Croatia will again take on Les Bleus in the deciding match at this year's tournament at Moscow's Luzhniki Stadium on Monday morning (AEST).

"It means everything," Asanovic said.

"I come from a small country, really small country, but the country with big heart and such loved players, big players, talented players.

"I'd be so happy and so proud if we would be champion of the world."

The Melbourne Knights Football Club, originally known as Croatia SC, was founded in the city's western suburbs by Croatian migrants during the 1950s.

It was a powerhouse in the National Soccer League — the competition that preceded the A-League — during the 1990s, and now competes in the second-tier National Premier Leagues Victoria.

A number of players who spent time at the club have also represented Australia on the world stage, including Mark Viduka.

Players from first Melbourne Knights soccer team, then known as Croatia Soccer Club, taken in 1953.

The team's fans who were watching the club take on Heidelberg, and members of Melbourne's Croatian community, were as optimistic as the coach about Croatia's chances.
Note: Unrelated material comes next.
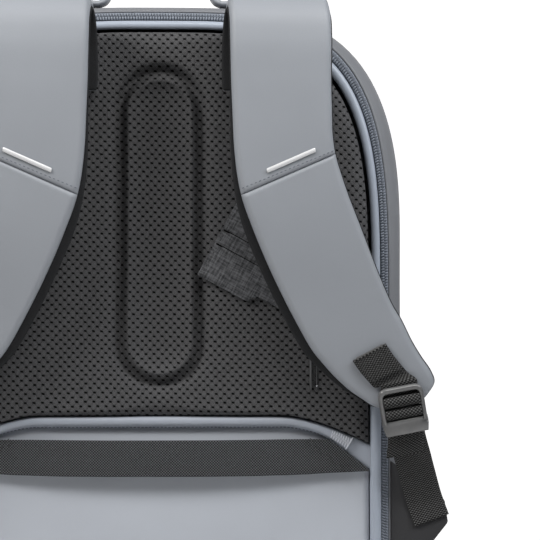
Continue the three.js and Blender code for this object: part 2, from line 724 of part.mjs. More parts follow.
// Buckle in its own frame: X across, Y up, Z out of its face, the top bar's middle at the origin.
function buckleGeometry() {
  const inner = webWidth / 2 + 2 * gap;
  const outer = inner + buckleRail;
  const top = buckleTopBar / 2;
  const round = buckleTopBar;
  const frame = new THREE.Shape();
  const foot = -lipStart - buckleRail;
  frame.moveTo(-outer, foot);
  frame.lineTo(-inner, foot);
  frame.lineTo(-inner, -top);
  frame.lineTo(inner, -top);
  frame.lineTo(inner, foot);
  frame.lineTo(outer, foot);
  frame.lineTo(outer, top - round);
  frame.absarc(outer - round, top - round, round, 0, Math.PI / 2);
  frame.lineTo(-outer + round, top);
  frame.absarc(-outer + round, top - round, round, Math.PI / 2, Math.PI);
  frame.closePath();
  const plateDepth = { depth: buckleDepth, bevelEnabled: false, curveSegments: 4 };
  const parts = [new THREE.ExtrudeGeometry(frame, plateDepth).translate(0, 0, -buckleDepth / 2)];
  for (const down of [firstBar, secondBar]) {
    const bar = new THREE.CylinderGeometry(barRadius, barRadius, 2 * inner + buckleRail, 10);
    parts.push(bar.rotateZ(Math.PI / 2).translate(0, -down, 0));
  }
  const lip = new THREE.BoxGeometry(2 * outer, lipLength, lipThickness)
    .translate(0, -lipLength / 2, lipThickness / 2)
    .rotateX(radians(-lipLean))
    .translate(0, -lipStart, -buckleDepth / 4);
  parts.push(lip);
  return fuse(parts);
}

// Stations half a turn round a bar of the buckle, from its upper to its lower side.
const wrapRadius = barRadius + gap + webEase + webThickness / 2;
function wrapRound(bar, turns) {
  return turns.map((degrees) => bucklePoint(
    bar - wrapRadius * Math.cos(radians(degrees)), wrapRadius * Math.sin(radians(degrees)),
  ));
}

// Webbing sewn to the strap, behind the top bar, round the first bar and back.
const sewnRows = [15.5, 16, 16.5, 17, 17.5]; // rows of the strap that it lies on
function strapWebbingGeometry() {
  const stations = [];
  for (const row of sewnRows) {
    const frame = strapFrame(row);
    const height = gap / 2 + (coverThickness + coverCrown) * frame.pad + gap + webThickness / 2;
    stations.push({ at: strapPoint(frame, 0, height), side: frame.side, width: webWidth });
  }
  const under = -(buckleDepth + webThickness) / 2 - gap;
  const below = under - webThickness - gap;
  const route = [
    bucklePoint(-buckleTopBar, under),
    bucklePoint(0, under),
    bucklePoint(firstBar * 0.36, under * 0.9),
    ...wrapRound(firstBar, [-15, 30, 75, 120, 165, 210, 250]),
    bucklePoint(firstBar * 0.5, below * 0.96),
    bucklePoint(firstBar * 0.1, below),
  ];
  for (const at of route) {
    stations.push({ at, side: buckle.across, width: webWidth });
  }
  return band(stations, webThickness);
}

// Outer corners of the cloth wing, and the webbing's end on it.
const wingSeam = pipingHalf + rimReach;
const wingFront = zipBack - wingThickness;
const wingOuterHigh = [wingSeam + wingReach * 0.94, lerp(wingFoot, wingTop, 0.71)];
const wingOuterLow = [wingSeam + wingReach, lerp(wingFoot, wingTop, 0.54)];
function wingGeometry() {
  return plate([[wingSeam, wingTop], [wingSeam, wingFoot], wingOuterLow, wingOuterHigh], zipBack, wingFront);
}

// Adjusting webbing: from the wing up behind the buckle, over its second bar, and down to a loose end.
const webSlope = 20; // degrees that its cross line rises on the wing
function adjusterWebbingGeometry() {
  const end = new THREE.Vector3(
    (wingOuterLow[0] + wingSeam) / 2 + wingReach * 0.21, wingFront - 2 * gap - webThickness / 2,
    wingOuterLow[1] + webThickness,
  );
  const slope = radians(webSlope);
  const wingSide = new THREE.Vector3(Math.cos(slope), 0, Math.sin(slope));
  const wingUp = new THREE.Vector3(-Math.sin(slope), 0, Math.cos(slope));
  const lipBack = -(buckleDepth / 4) - gap - webThickness / 2;
  const loose = lipBack - webDrift;
  const held = loose - webThickness - 2 * gap;
  const onWing = end.clone().addScaledVector(wingUp, webSewn);
  const leaving = bucklePoint(lipStart + lipLength * 1.3, held - 2.5 * webDrift);
  const slackLine = new THREE.CatmullRomCurve3([
    end, onWing, onWing.clone().lerp(leaving, 0.36).add(new THREE.Vector3(0, webSag, 0)),
    onWing.clone().lerp(leaving, 0.72), leaving, bucklePoint(lipStart, held),
  ]);
  const stations = [];
  const steps = 10;
  for (let i = 0; i < steps; i += 1) {
    const side = wingSide.clone().lerp(buckle.across, i / steps).normalize();
    stations.push({ at: slackLine.getPoint(i / steps), side });
  }
  const hanging = (share, out) => bucklePoint(lerp(lipStart, freeEnd, share), out)
    .addScaledVector(buckle.across, -freeHang * share ** 2);
  const route = [
    bucklePoint(lipStart, held),
    bucklePoint(secondBar + barRadius * 0.625, held + webDrift / 2),
    bucklePoint(secondBar - wrapRadius * 0.9, held * 0.62),
    ...wrapRound(secondBar, [0, 45, 90, 135, 175]),
    bucklePoint(lipStart - webThickness * 0.4, loose * 0.85),
    bucklePoint(lipStart + lipThickness, loose),
    hanging(0.5, loose),
    hanging(1, loose + gap),
  ];
  for (const at of route) {
    stations.push({ at, side: buckle.across });
  }
  return band(stations.map((station) => ({ ...station, width: webWidth })), webThickness);
}

// The same piece for the other shoulder: mirrored in X, with its triangles turned back.
function mirrored(geometry) {
  const bare = geometry.index ? geometry : mergeVertices(geometry);
  const points = [];
  const place = bare.attributes.position;
  for (let i = 0; i < place.count; i += 1) {
    points.push(new THREE.Vector3(-place.getX(i), place.getY(i), place.getZ(i)));
  }
  const triangles = [];
  for (let i = 0; i < bare.index.count; i += 3) {
    triangles.push([bare.index.getX(i), bare.index.getX(i + 1), bare.index.getX(i + 2)]);
  }
  return body(points, triangles);
}

// All pieces of one shoulder strap. sign is 1 for the right strap in the view and -1 for the left.
function harness(label, sign) {
  const group = new THREE.Group();
  const own = (geometry) => (sign > 0 ? geometry : mirrored(geometry));
  group.add(
    piece(`strap_cover_upper_${label}`, own(coverGeometry(0, seamRow)), colours.coatedCloth),
    piece(`strap_cover_lower_${label}`, own(coverGeometry(seamRow, tipRow)), colours.coatedCloth),
    piece(`strap_lining_${label}`, own(liningGeometry()), colours.lining),
    piece(`reflective_tab_${label}`, own(reflectiveTabGeometry()), colours.reflective),
    piece(`strap_webbing_${label}`, own(strapWebbingGeometry()), colours.webbing),
    piece(`adjuster_webbing_${label}`, own(adjusterWebbingGeometry()), colours.webbing),
    piece(`anchor_wing_${label}`, own(wingGeometry()), colours.webbing),
  );
  const ladder = piece(`ladder_buckle_${label}`, buckleGeometry(), colours.plastic);
  const up = buckle.down.clone().negate();
  const turn = new THREE.Quaternion().setFromRotationMatrix(
    new THREE.Matrix4().makeBasis(buckle.across, up, buckle.out),
  );
  ladder.position.copy(buckle.at).setX(sign * buckle.at.x);
  ladder.quaternion.set(turn.x, sign * turn.y, sign * turn.z, turn.w);
  group.add(ladder);
  return group;
}

const backpack = new THREE.Group();
backpack.add(piece('shell', shellGeometry(), colours.shellCloth));
backpack.add(piece('back_mesh_panel', meshPanelGeometry(), colours.mesh));
backpack.add(piece('lower_back_panel', lowerPanelGeometry(), colours.coatedCloth));
backpack.add(piece('arch_binding', bindingGeometry(), colours.piping));
backpack.add(piece('edge_piping', pipingGeometry(), colours.piping));
backpack.add(piece('main_zip', rimBand([
  [zipInner, zipBack], [zipOuter, zipBack], [zipOuter, zipFront], [zipInner, zipFront],
]), colours.zip));
backpack.add(piece('luggage_strap', luggageStrapGeometry(), colours.webbing));

const slider = piece('main_zip_slider', sliderGeometry(), colours.plastic);
slider.position.set(-(pipingHalf + zipInner + sliderWidth / 2), zipFront - gap, sliderHeight);
backpack.add(slider);

const cardPocket = piece('card_pocket', cardPocketGeometry(), colours.melange);
cardPocket.position.set(cardPocketX, panelFront - gap, cardPocketZ);
cardPocket.rotation.y = cardPocketLean;
backpack.add(cardPocket);

const pocketZip = piece('pocket_zip', pocketZipGeometry(), colours.zip);
pocketZip.position.set(pocketZipX, panelFront - gap, pocketZipFoot);
backpack.add(pocketZip);

const handle = piece('carry_handle', handleGeometry(), colours.coatedCloth);
handle.position.y = shellBack + handleInset;
backpack.add(handle);

backpack.add(harness('right', 1));
backpack.add(harness('left', -1));

export default backpack;
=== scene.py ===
# %% [markdown]
# # A backpack that opens against the wearer's back
# This lesson dresses a packed model of a backpack. The packed model gives every piece its place and
# size, and each step below makes one piece as it is sewn, moulded or woven, then gives it a finish.
# Lengths are worked out in millimetres, and a mesh gets them in metres.

import json
import math

import bpy
import numpy as np
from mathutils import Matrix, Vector

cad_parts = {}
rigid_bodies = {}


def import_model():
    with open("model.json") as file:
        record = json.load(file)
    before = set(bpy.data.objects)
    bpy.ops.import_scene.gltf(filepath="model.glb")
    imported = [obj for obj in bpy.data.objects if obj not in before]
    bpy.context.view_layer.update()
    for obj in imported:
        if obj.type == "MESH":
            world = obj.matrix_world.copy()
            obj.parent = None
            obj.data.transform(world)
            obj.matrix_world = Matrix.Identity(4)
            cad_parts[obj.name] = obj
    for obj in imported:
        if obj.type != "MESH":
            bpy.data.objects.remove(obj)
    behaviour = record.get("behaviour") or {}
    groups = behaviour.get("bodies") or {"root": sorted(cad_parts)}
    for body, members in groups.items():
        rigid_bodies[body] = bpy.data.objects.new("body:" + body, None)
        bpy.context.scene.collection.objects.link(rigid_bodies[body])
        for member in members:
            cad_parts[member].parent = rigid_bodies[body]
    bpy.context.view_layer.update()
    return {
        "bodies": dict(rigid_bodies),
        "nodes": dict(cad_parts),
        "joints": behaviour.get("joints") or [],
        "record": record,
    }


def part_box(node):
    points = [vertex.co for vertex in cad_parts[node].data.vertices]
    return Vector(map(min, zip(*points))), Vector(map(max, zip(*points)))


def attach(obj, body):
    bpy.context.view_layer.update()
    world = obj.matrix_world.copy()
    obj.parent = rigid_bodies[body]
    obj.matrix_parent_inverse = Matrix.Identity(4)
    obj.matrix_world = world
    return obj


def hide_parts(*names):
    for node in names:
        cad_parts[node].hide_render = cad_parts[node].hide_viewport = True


MM = 0.001
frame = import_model()
scene = bpy.context.scene
scene.view_settings.view_transform = "Standard"


def node_box(node):
    """Lowest and highest corner of a packed node, in millimetres."""
    low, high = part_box(node)
    return np.array(low) / MM, np.array(high) / MM


# %% [markdown]
# ## Camera
# A long lens, a little left of the bag's middle and level with it, gives the flat view of a product
# photograph. The camera comes first, because every later choice is judged through it.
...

President of the Croatia Soccer Association of Australia George Dragovic said there would be a big turnout of fans at the Melbourne Knight's clubrooms to watch the match.

"I feel a huge sense of pride first and foremost, he said.

"A huge amount of joy as well for people such as my parents who came 40, 50 years ago to this country, and also for the people that are born in Croatia that may have lost loved ones in the homeland war."

Fans feeling sick with excitement

Asanovic was tossing up whether to buy a last-minute ticket to Moscow for the match.

He recalled the feeling of playing in the World Cup team 20 years ago.

"When we talk about our Croatian national team, I feel so proud, this is my country I played almost 15 years for my national team," he said.

"Really I want to be there to feel again the atmosphere because sometimes I miss … the big level of football.

"We have the big chance to be in the top of the world. A really big chance."

Croatian-Australian football fans in the stands at a Melbourne stadium hold scarfs.

Melbourne Knights vice president Tony Vujic said he was feeling mixed emotions ahead of the match.

"I feel ill, but at the same time very excited," he said.

"The expectation to wait for Sunday evening, I can't describe it."